Mankind has perished in this story.  This is the only house left and

"At night, the ruined city gave off a radioactive glow which could be seen for miles." (pg 1)

The silhouettes on the blackened house show what the members of the family were doing at the time the bomb hit.  Their bodies were disintegrated, but the silhouettes are an eerie reminder of their existence.

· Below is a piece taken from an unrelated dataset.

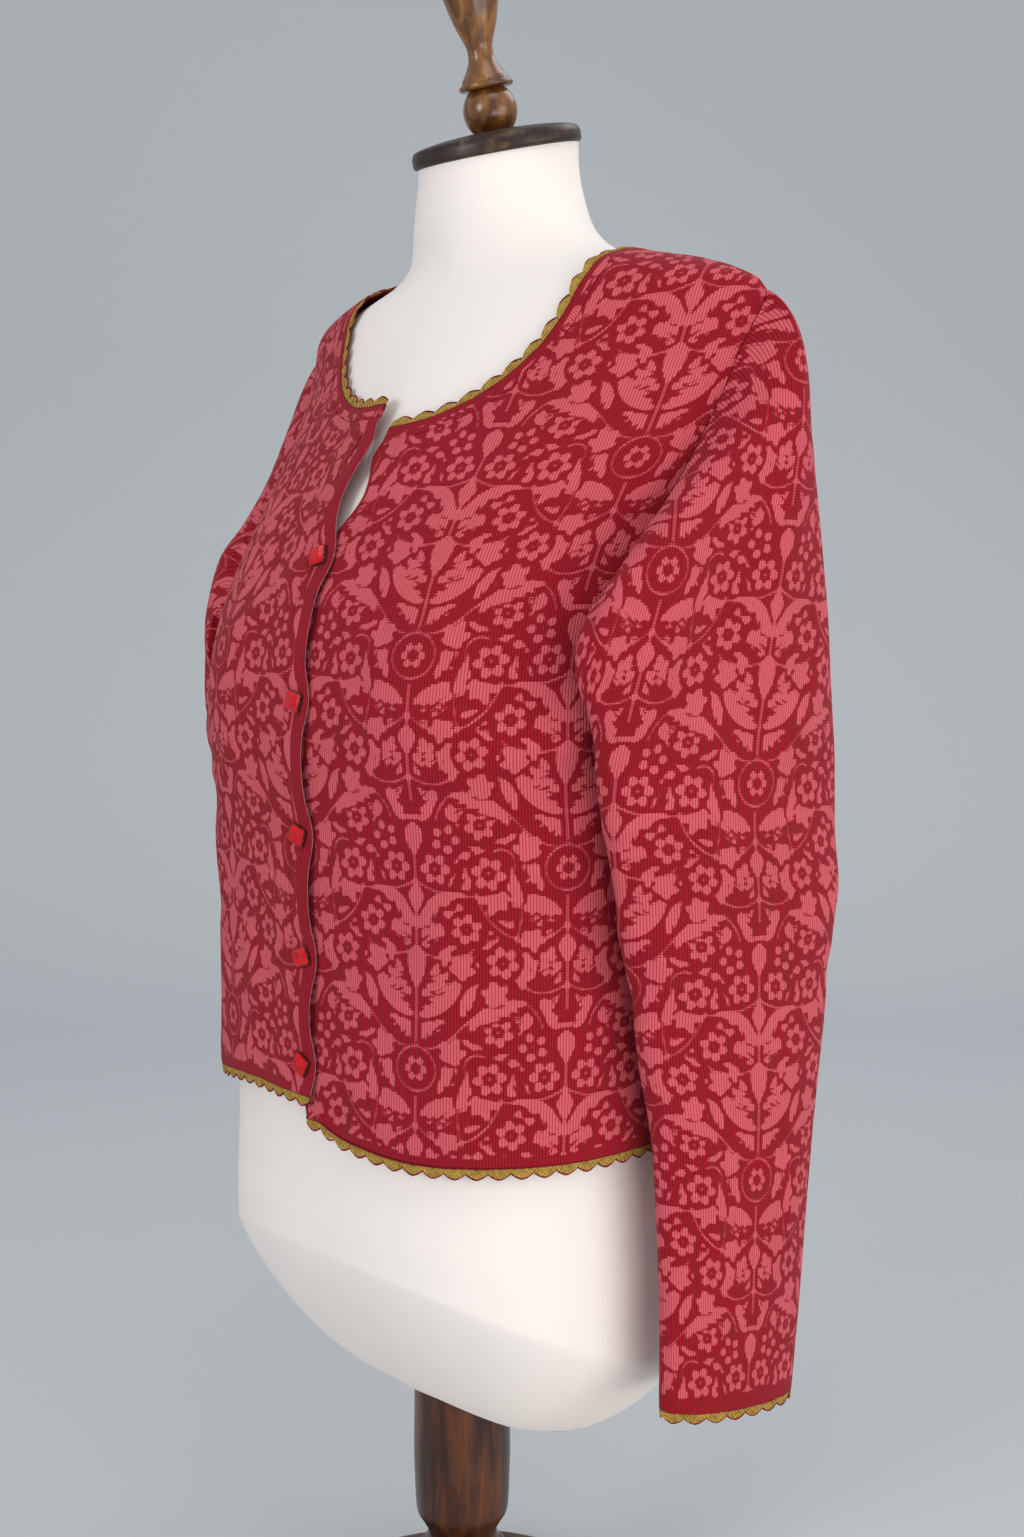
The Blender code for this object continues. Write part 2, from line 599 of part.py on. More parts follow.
def sleeve_piece(side, front, back):
    """A tube from the armhole's own edge down to the cuff."""
    sign = 1 if side == "left" else -1
    turn_over = np.array([sign, 1, 1])
    rows = len(ARMHOLE_ROWS)
    back_column = -1 if side == "left" else 0

    # from the tip down the front to the underarm, and up the back again, at each point
    # of the panels' edges and half way along their longer stretches
    parts = []
    for piece, column in ((front, -1), (back, back_column)):
        line, normal = (piece[k][-rows:, column][::-1] * turn_over for k in ("outer", "normal"))
        length = np.linalg.norm(np.diff(line, axis=0), axis=1)
        share = np.concatenate([[0], np.cumsum(length)]) / length.sum()
        stations = np.arange(rows)
        stations = np.sort(np.concatenate([stations, stations[:-1][length > 0.020] + 0.5]))
        angle = pi * np.interp(stations, np.arange(rows), share)
        parts.append([along_polyline(line, stations), along_polyline(normal, stations), angle])
    (front_line, front_normal, front_angle), (back_line, back_normal, back_angle) = parts
    start = np.concatenate([front_line[:-1], back_line[:0:-1]])
    normal = unit(np.concatenate([front_normal[:-1], back_normal[:0:-1]]))
    around = np.concatenate([front_angle[:-1], 2 * pi - back_angle[:0:-1]])
    under = len(front_line) - 1
    start[under] = (front_line[-1] + back_line[-1]) / 2
    top_of_lower = SLEEVE[0][0]
    end = sleeve_ring(top_of_lower, around, SLEEVE_SET_BACK[side])
    down = 0.5 - 0.5 * np.cos(around)          # 0 at the shoulder tip, 1 at the underarm
    forward = np.sin(around)
    fold = SLEEVE_FOLD[side] * np.maximum(forward, 0) * down
    spread = np.where(forward > 0, 0.35, 0.75) + 1.6 * fold
    away = unit(np.stack([1.0 - 0.45 * down, -spread * forward, -0.42 - 0.50 * down], -1))
    clear = (1 + 3 * down)[:, None]
    start = start + (away + clear * normal + unit(start.mean(axis=0) - start)) * SEAM
    drop = np.linalg.norm(end - start, axis=1)
    first = start + away * ((0.22 + 0.08 * down + 0.35 * fold) * drop)[:, None]
    last = end + np.array([0, 0, 1]) * (0.42 * drop)[:, None]
    rings = []
    for s in np.linspace(0, 1, SLEEVE_UPPER_RINGS + 1) ** 1.15:
        rings.append((1 - s) ** 3 * start + 3 * s * (1 - s) ** 2 * first
                     + 3 * s * s * (1 - s) * last + s ** 3 * end)
    for height in np.linspace(top_of_lower, SLEEVE[-1][0], SLEEVE_LOWER_RINGS + 1)[1:]:
        rings.append(sleeve_ring(height, around, SLEEVE_SET_BACK[side]))
    outer = np.array(rings)
    along = np.gradient(outer, axis=0)
    across = np.roll(outer, -1, axis=1) - np.roll(outer, 1, axis=1)
    face = unit(np.cross(across, along))
    centre = outer.mean(axis=1, keepdims=True)
    face *= np.sign(np.sum(face * (outer - centre), axis=-1, keepdims=True))
    inner = outer - face * CLOTH
    outer, inner, face = outer * turn_over, inner * turn_over, face * turn_over
    add_wall("sleeve_" + side, outer, inner, WOOL, around=True)
    scallop_strip("cuff_trim_" + side, outer[-1], unit(outer[-1] - outer[-2]), face[-1],
                  CUFF_SCALLOPS, around=True)


# ---- buttons ------------------------------------------------------------------------
def button(number, height):
    """A square faceted tile that lies on the overlapping band."""
    w = np.array(-over_edge(height) + BUTTON_INSET)
    h = np.array(height)
    point, _, normal = sheet_points(FRONT, -1, w, h, over_lift(w, h))
    normal = Vector(normal)
    across = Vector((1, 0, 0)).cross(normal).normalized()
    right = normal.cross(across).normalized()
    turn = (Matrix((right, across, normal)).transposed()
            @ Matrix.Rotation(radians(BUTTON_TURNS[number - 1]), 3, "Z"))
    half, crown = BUTTON_SIDE / 2, BUTTON_SIDE * 0.30
    levels = ((half * 0.92, 0.0), (half, 0.0010), (half, BUTTON_THICK * 0.62), (crown, BUTTON_THICK))
    vertices, faces = [], []
    for reach, level in levels:
        for sx, sy in ((-1, -1), (1, -1), (1, 1), (-1, 1)):
            vertices.append(turn @ Vector((sx * reach, sy * reach, level)))
    for k in range(len(levels) - 1):
        for c in range(4):
            d = (c + 1) % 4
            faces.append((4 * k + c, 4 * k + d, 4 * k + 4 + d, 4 * k + 4 + c))
    faces += [(3, 2, 1, 0), tuple(range(4 * len(levels) - 4, 4 * len(levels)))]
    rest = Vector(point) + normal * 3 * SEAM
    thing = add_mesh("button_%d" % number, [rest + v for v in vertices], faces, RED_GLAZE, smooth=False)
    face_outwards(thing)


# ---- the dress form and its stand ---------------------------------------------------
def form_ring(height, share=0.0, shrink=0.0):
    """A level ring of the form; share bends it to the bottom's slope."""
    turn = np.arange(FORM_SEGMENTS) * 2 * pi / FORM_SEGMENTS
    power = SECTION["power"](height)
    s, c = np.sin(turn), np.cos(turn)
    x = SECTION["half_width"](height) * np.sign(s) * np.abs(s) ** (2 / power)
    centre = SECTION["centre_y"](height)
    edge = np.where(c > 0, SECTION["front_y"](height), SECTION["back_y"](height))
    y = centre + (edge - centre) * np.abs(c) ** (2 / power)
    point, normal = place(x, y, np.full(FORM_SEGMENTS, height), -FORM_INSET(height))
    point = point - unit(normal * np.array([1, 1, 0])) * shrink
    point[:, 2] += share * (FORM_BOTTOM_SLOPE * point[:, 1] + FORM_BOTTOM_BOWL * point[:, 1] ** 2)
    return point


def stacked_rings(name, rings, kind):
    """A closed solid through rings of equal count, listed from bottom to top."""
    rings = np.array(rings)
    levels, count = rings.shape[:2]
    faces = [tuple(reversed(range(count)))]
    for k in range(levels - 1):
        for c in range(count):
            d = (c + 1) % count
            faces.append((k * count + c, k * count + d, (k + 1) * count + d, (k + 1) * count + c))
    faces.append(tuple((levels - 1) * count + c for c in range(count)))
    thing = add_mesh(name, rings.reshape(-1, 3), faces, kind)
    face_outwards(thing)
    return thing


def form_torso():
    deep, wide = FORM_RIM["deep"], FORM_RIM["wide"]
    seat = form_ring(FORM_BOTTOM)
    seat[:, :2] *= FORM_SEAT / np.linalg.norm(seat[:, :2], axis=1, keepdims=True)
    seat[:, 2] = HEM_HEIGHT + FORM_BOTTOM + FORM_BOTTOM_SLOPE * seat[:, 1]
    rings = [seat]
    for turn in np.radians((88, 66, 45, 22)):
        rise, run = (1 - f(turn) ** (2 / FORM_RIM["power"]) for f in (sin, cos))
        rings.append(form_ring(FORM_BOTTOM + deep * rise, 1.0, wide * run))
    for height, share in ((FORM_BOTTOM + deep, 1.0), (-0.105, 0.70), (-0.070, 0.35)):
        rings.append(form_ring(height, share))
    for height in (-0.030, 0.020, 0.070, 0.120, 0.165, 0.200, 0.230, 0.262, 0.295, 0.330, 0.365,
                   0.400, 0.430, 0.455, 0.473, 0.483, 0.491, 0.498, 0.505, 0.511, 0.517, 0.524,
                   0.532, 0.542):
        rings.append(form_ring(height))
    cap_y, cap_h = CAP_CENTRE
    for height, share in ((0.556, 0.35), (0.569, 0.7), (cap_h - SEAM, 1.0)):
        ring = form_ring(height)
        ring[:, 2] += share * tan(CAP_TILT) * (ring[:, 1] - cap_y)
        rings.append(ring)
    stacked_rings("form_torso", rings, JERSEY)


def turned(name, profile, kind, turn=Matrix.Identity(4), segments=TURNED_SEGMENTS, top_slope=0.0):
    """A lathe-turned solid from (radius, height) pairs, listed from bottom to top."""
    around = np.arange(segments) * 2 * pi / segments
    rings = []
    for radius, height in profile:
        ring = np.stack([radius * np.cos(around), radius * np.sin(around),
                         np.full(segments, float(height))], -1)
        rings.append(ring)
    rings[-1][:, 2] += top_slope * rings[-1][:, 1]
    rings = [np.array([turn @ Vector(p) for p in ring]) for ring in rings]
    return stacked_rings(name, rings, kind)


def arc(radius_at, height_at, radius, start, end, count):
    """Profile points on a circle: a bead where it bulges out, a cove where it runs in."""
    return [(radius_at + radius * cos(radians(a)), height_at + radius * sin(radians(a)))
            for a in np.linspace(start, end, count)]


def stand():
    bottom = HEM_HEIGHT + FORM_BOTTOM
    r = COLUMN_RADIUS
    foot = 0.040
    base_profile = ([(BASE_RADIUS - 0.006, 0.0), (BASE_RADIUS, 0.005)]
                    + arc(BASE_RADIUS - 0.009, 0.0125, 0.009, 0, 80, 4)
                    + [(BASE_RADIUS - 0.022, BASE_THICK - 0.002), (0.050, BASE_THICK)])
    turned("base", base_profile, DARK_WOOD, segments=40)
    column = ([(foot, BASE_THICK + SEAM), (foot, BASE_THICK + 0.008)]
              + arc(foot + 0.004, BASE_THICK + 0.030, 0.020, 250, 180, 4)
              + arc(r - 0.010, BASE_THICK + 0.052, 0.011, -70, 70, 5)
              + arc(r + 0.002, BASE_THICK + 0.0715, 0.0105, 215, 145, 3)
              + [(r - 0.0045, BASE_THICK + 0.0815), (r - 0.0010, BASE_THICK + 0.0880),
                 (r, BASE_THICK + 0.104), (r + 0.0006, bottom - 0.040), (r, bottom - SEAM)])
    turned("column", column, DARK_WOOD, top_slope=FORM_BOTTOM_SLOPE)


def neck_top():
    cap_y, cap_h = CAP_CENTRE
    seat = Matrix.Translation((0, cap_y, HEM_HEIGHT + cap_h)) @ Matrix.Rotation(CAP_TILT, 4, "X")
    rim = 0.0080
    dome = [(CAP_RADIUS * cos(a), rim + 0.0065 * sin(a)) for a in np.radians((20, 45, 68, 82))]
    turned("neck_cap", [(CAP_RADIUS - 0.0012, 0.0), (CAP_RADIUS, 0.0016), (CAP_RADIUS, rim - 0.002)]
           + dome, DARK_WOOD, seat, 32)
    foot = rim + 0.0065 * sin(radians(82)) + SEAM
    ball, ball_at = 0.0168, 0.0264
    start = asin((foot - ball_at) / ball) * 180 / pi
    finial = (arc(0, ball_at, ball, start, 55, 7)
              + [(0.0148, 0.0392), (0.0168, 0.0412), (0.0160, 0.0432), (0.0112, 0.0500),
                 (0.0080, 0.0575), (0.0078, 0.0620), (0.0100, 0.0690), (0.0130, 0.0770),
                 (0.0160, 0.0880), (0.0180, 0.0980), (0.0188, 0.1070), (0.0172, 0.1160),
                 (0.0120, 0.1222), (0.0050, 0.1245)])
    turned("finial", finial, LIGHT_WOOD, seat)


# ---- assembly -----------------------------------------------------------------------
def hem_trim(fronts, bands, back):
    """The crochet edge under the hem, from the right front's edge round to the left's."""
    def edge(piece, order):
        outer, inner = piece["outer"][:, ::order], piece["inner"][:, ::order]
        return outer[0], outer[0] - outer[1], outer[0] - inner[0]
    parts = [edge(bands["right"], 1), edge(fronts["right"], 1), edge(back, 1),
             edge(fronts["left"], -1), edge(bands["left"], -1)]
    base, way, normal = (np.concatenate([part[k] for part in parts]) for k in range(3))
    scallop_strip("hem_trim", base, unit(way), unit(normal), HEM_SCALLOPS)


def build():
    fronts = {side: front_piece(side) for side in ("right", "left")}
    back = back_piece()
    bands = {side: front_band(side, fronts[side]) for side in ("right", "left")}
    neckband_piece(fronts, bands, back)
    hem_trim(fronts, bands, back)
    for side in ("left", "right"):
        sleeve_piece(side, fronts[side], back)
    for number, height in enumerate(BUTTON_HEIGHTS, 1):
        button(number, height)
    form_torso()
    neck_top()
    stand()


build()
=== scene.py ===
import math

import bmesh
import bpy
import numpy as np
from mathutils import Matrix, Vector


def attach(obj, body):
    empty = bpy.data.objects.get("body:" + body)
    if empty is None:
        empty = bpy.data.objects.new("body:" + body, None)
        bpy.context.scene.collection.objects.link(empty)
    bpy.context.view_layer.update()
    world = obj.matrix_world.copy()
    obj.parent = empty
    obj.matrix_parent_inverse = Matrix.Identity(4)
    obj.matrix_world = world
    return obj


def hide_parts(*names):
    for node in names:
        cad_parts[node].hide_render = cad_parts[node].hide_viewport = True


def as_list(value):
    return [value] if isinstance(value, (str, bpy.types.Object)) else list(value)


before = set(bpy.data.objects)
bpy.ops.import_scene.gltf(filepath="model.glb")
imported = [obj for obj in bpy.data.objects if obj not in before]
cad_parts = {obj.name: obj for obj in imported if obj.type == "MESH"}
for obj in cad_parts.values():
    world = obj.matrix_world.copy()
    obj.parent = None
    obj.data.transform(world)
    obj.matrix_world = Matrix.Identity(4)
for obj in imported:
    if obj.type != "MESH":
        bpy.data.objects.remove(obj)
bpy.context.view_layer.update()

print("frame loaded:", len(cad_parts), "solids")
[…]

The house is filled with technology.  The humans are almost robots themselves doing the same thing every day.  The technology does not even know that they are not there.  If it doesn't get an answer, it just goes back to its original function. If the man does not drive his car out of the garage, the garage door closes.  If the woman does not pick out a poem to read, the computer chooses one for her. It is interesting that Bradbury was able to visualize many of the conveniences we have today.  All that is left of the world is technology and nature.  Eventually, nature takes over and destroys the technology with fire.